Medical staff at a local hospital carried out tests on the victim and told Amnesty International that they found evidence of drugging and sexual violence, including semen. They treated the woman with emergency contraception and anti-HIV medication.

Authorities in Bambari carried out a formal criminal investigation of the case, which, according to the local prosecutor, was the first such investigation involving UN troops.

Although there has been a continuing stream of well-documented allegations of rape involving UN troops in Bambari, particularly troops from the Democratic Republic of Congo, no other cases have resulted in criminal investigations.

While Amnesty International was present in Bambari at the beginning of October, the victim and witnesses came forward to give statements to the police. The healthcare worker also identified the Mauritanian soldier who had visited the clinic in the middle of the night to look for the 19-year-old woman.

Local workers who visited the site of the incident very early in the morning said that they saw condoms and condom wrappers at the exact location of the alleged rape. Later that morning, the police photographed at least one condom wrapper there, as well as traces of a material that was believed to have come from the boots of Mauritanian soldiers.

The local prosecutor in Bambari has forwarded the case to the country’s attorney general for diplomatic action. Although UN troops enjoy immunity from domestic criminal prosecution, troop-contributing countries have a duty to investigate and prosecute crimes by their troops.

At a press conference held in Bangui yesterday, local authorities reportedly denounced the larger problem of sexual abuse by UN peacekeeping troops.

“This is a crucial test case for UN peacekeeping,” said Joanne Mariner.

“Given its stated zero tolerance policy, we expect the UN to take this case extremely seriously, and to take vigorous action to ensure that the Mauritanian authorities do the same. Its response to this case will be closely scrutinized.”
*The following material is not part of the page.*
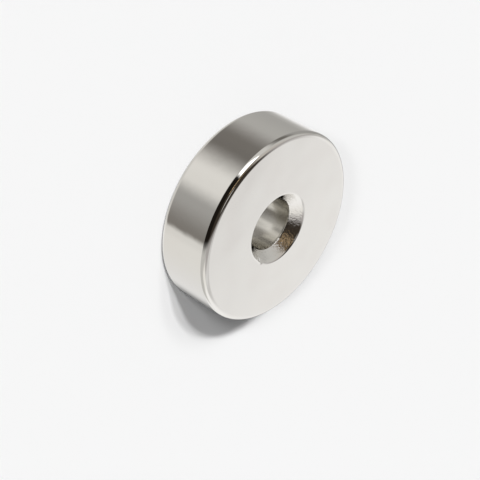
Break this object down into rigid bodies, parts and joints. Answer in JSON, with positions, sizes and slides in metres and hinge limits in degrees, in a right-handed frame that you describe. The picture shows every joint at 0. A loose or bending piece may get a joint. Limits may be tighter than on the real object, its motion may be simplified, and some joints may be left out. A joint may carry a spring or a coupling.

At a meeting with Amnesty International last week, Parfait Onanga-Anyanga, the head of MINUSCA, emphasized that the UN was taking the allegations very seriously, and had immediately dispatched a team of investigators to Bambari. He promised that the UN would take decisive action if the allegations were found to be substantiated.

The 19-year-old victim told Amnesty International that she wanted the UN to investigate the crime, and that she wanted the perpetrators to go to prison. She said that just as she had willingly given a formal statement to the local police, she was prepared to recount the entire incident to UN and/or Mauritanian investigators.

Background

An Amnesty International researcher in Bambari interviewed 11 people with direct knowledge of the case, including the victim, members of her family, medical staff who cared for her, witnesses who visited the site of the alleged rape early that morning, and local police and prosecutorial authorities.

On several previous occasions, Amnesty International has documented allegations of rape and sexual violence by MINUSCA and other peacekeepers in CAR, including the rape of a 12-year-old girl in Bangui in August 2015.